When I say fear is subjective, this post is exactly what I am talking about. For some, buying houseplants is no more taxing than, say, boiling water. But for those of us who have literally never not killed a plant (ahem, ME), it’s completely overwhelming. They’re kind of expensive and just one more thing I need to keep alive (focusing on myself and two pets, plus the beyonce is hard enough!).
Thank god for Lynn, my botanical guru. Isn’t she a babe?
Lynn is the manager of horticultural services at Phillips Gardens, where she designs & creates gorgeous landscapes (you know, the ones that make everyone else in the neighborhood green with envy, no pun intended… okay, pun intended). She agreed to help me navigate the enormous and delightfully warm & humid Tonkadale Greenhouse, which was clearly necessary for a newbie like me. I mean, look at that pic of Lynn… so many plants!
I arrived at Tonkadale armed with a very specific list of wants/needs:
- I wanted to buy three plants (preferably of different varieties)
- I needed plants that thrived on neglect (but not necessarily a cactus… that seemed a little too easy and definitely not cuddly enough)
- I wanted things that looked pretty in my house. Specifically, something tall to put by the window in our dining room.

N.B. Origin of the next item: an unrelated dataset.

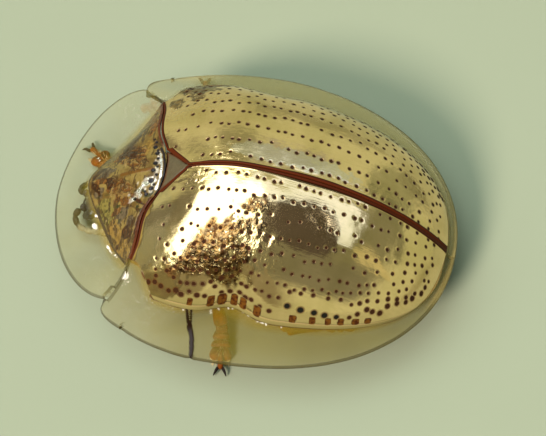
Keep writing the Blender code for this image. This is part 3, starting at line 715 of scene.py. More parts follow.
shield = {
    "halfWidth": 1.97,
    "corner": 1.12,
    "wall": 0.05,
    "discSide": 1.47,
    "pits": ((-0.465, 1.42, 0.034), (-0.4, 1.47, 0.02), (-0.343, 1.47, 0.036), (-0.24, 1.5, 0.026),
             (-0.138, 1.472, 0.038), (-0.07, 1.52, 0.022), (0.0, 1.463, 0.034), (0.08, 1.53, 0.024),
             (0.19, 1.46, 0.042), (0.26, 1.52, 0.024), (0.327, 1.488, 0.036), (0.38, 1.4, 0.022),
             (0.432, 1.428, 0.032), (-0.56, 1.42, 0.022), (-0.62, 1.38, 0.018)),
    "hindLine": ((-0.42, 1.52), (-0.323, 1.569), (-0.084, 1.63), (0.1, 1.645), (0.349, 1.62), (0.45, 1.57)),
    "ground": (0.135, 0.097, 0.024),
    "deepGround": (0.075, 0.046, 0.01),
    "grain": (0.075, 0.032, 0.006),
    "veinColour": (0.03, 0.014, 0.004),
    "paleColour": (0.22, 0.16, 0.065),
    # patches: name, colour, then centre, size, turn and raggedness of each spot
    "patches": (
        ("green", (0.115, 0.095, 0.02), (
            ((0.62, 0.84), (0.17, 0.12), 40, 0.35), ((0.45, 0.76), (0.1, 0.1), 0, 0.35))),
        ("yellow", (0.15, 0.092, 0.018), (
            ((0.82, 0.98), (0.12, 0.09), 35, 0.35), ((1.08, 1.17), (0.22, 0.08), 32, 0.4),
            ((1.32, 1.27), (0.12, 0.07), 20, 0.4), ((-0.5, 1.3), (0.2, 0.08), -20, 0.4))),
        ("lilac", (0.085, 0.062, 0.03), (
            ((0.7, 1.12), (0.1, 0.07), 25, 0.5), ((0.88, 1.24), (0.08, 0.05), 10, 0.5),
            ((-0.12, 0.72), (0.08, 0.15), 25, 0.5), ((0.24, 0.66), (0.07, 0.06), 30, 0.5))),
        ("gravel", (0.125, 0.078, 0.02), (
            ((0.2, 0.92), (0.14, 0.13), 0, 0.35), ((0.31, 1.03), (0.14, 0.14), 0, 0.35),
            ((0.46, 1.14), (0.14, 0.11), 0, 0.35), ((-0.35, 1.05), (0.18, 0.21), 15, 0.35),
            ((-0.15, 1.2), (0.12, 0.12), 0, 0.4))),
        ("brown", (0.038, 0.015, 0.003), (
            ((-0.42, 1.1), (0.1, 0.12), 15, 0.8), ((1.01, 1.226), (0.09, 0.04), 20, 0.8),
            ((1.14, 1.124), (0.07, 0.035), 30, 0.8), ((-0.56, 0.98), (0.2, 0.06), -33, 0.8),
            ((-0.86, 1.1), (0.26, 0.06), -30, 0.8), ((0.1, 0.8), (0.09, 0.05), 20, 0.8),
            ((0.14, 0.6), (0.16, 0.035), 35, 0.8), ((-0.16, 0.6), (0.14, 0.035), -35, 0.8))),
        ("orange", (0.11, 0.05, 0.01), (
            ((0.05, 0.635), (0.045, 0.08), -15, 0.5), ((-1.2, 1.24), (0.2, 0.08), -20, 0.6),
            ((-0.9, 1.3), (0.2, 0.06), -12, 0.6), ((0.62, 1.02), (0.07, 0.07), 0, 0.6))),
    ),
    "lines": (("dots", (0.03, 0.028, 0.006)), ("silver", (0.8, 0.76, 0.62)), ("stripe", (0.03, 0.011, 0.003)),
              ("middle", (0.08, 0.036, 0.005)), ("frontLine", (0.04, 0.028, 0.012)), ("edge", (0.06, 0.016, 0.005)),
              ("dark", (0.01, 0.008, 0.009)), ("glint", (0.85, 0.85, 0.8))),
    "glints": (((0.69, 0.68), (0.055, 0.03)), ((0.54, 0.675), (0.03, 0.02)), ((0.41, 0.655), (0.03, 0.02)),
               ((0.375, 0.635), (0.02, 0.02)), ((1.05, 0.97), (0.04, 0.018)), ((1.13, 1.02), (0.03, 0.014)),
               ((1.22, 1.11), (0.018, 0.012)), ((-0.62, 0.52), (0.015, 0.02))),
}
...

That was basically it. Lynn immediately led me toward their ficus selection– a type of plant I’ve probably, maybe heard of. They don’t need tons of direct sunlight and they can dry out a bit and not die immediately. Perfect.
I fell in love with this one immediately and named her Debbie:
With Debbie the Ficus, we only had two more plants to go. A few of the other contenders included other types of ficus, a terrestrial orchid and some sort of succulent named after The Hobbit (a botanist with a thing for LOTR… gosh golly, I love double nerds.)
In the end, it was the ficus, the terrestrial orchid (I love it because there are flowers, but it’s not too fragile) and The Hobbit. These are perfect options for me because they’re all fairly resilient plants, different sizes (one goes on the floor, the other two go on counters) and the most “needy” one only needs water about once a week. That was news to me… If left to my own devices, I probably would have watered all of them every other day. Maybe that’s why every plant has died on me.
I guess I loved them too much.
Before I get to what happened next, I want to share some photos of Tonkadale’s fairy gardens. There are dozens of these around the greenhouse, plus supplies to make one on your own at home! Maybe next time (?)
Next steps: re-potting my new plants! Lynn schooled me in this, too. Apparently with the ficus, we needed to tease the roots a bit before placing it into the new pot (which we’d already filled with a few inches of soil). Note: you’re apparently not supposed to cover the stem (?) of the plant with dirt… just fill the pot up until the soil is level with the base of the plant.
As you can see, Patsy has a green paw.
I basically did the same thing with the orchid:
And the Hobbit:
It’s been a full week & all of the plants are still alive. And I absolutely love how they make the house feel.
Before leaving, Lynn gave me some sage words of wisdom: “Don’t worry if some of the plants die. That just happens sometimes. I’ve killed lots of plants.” Man, did that take the pressure off.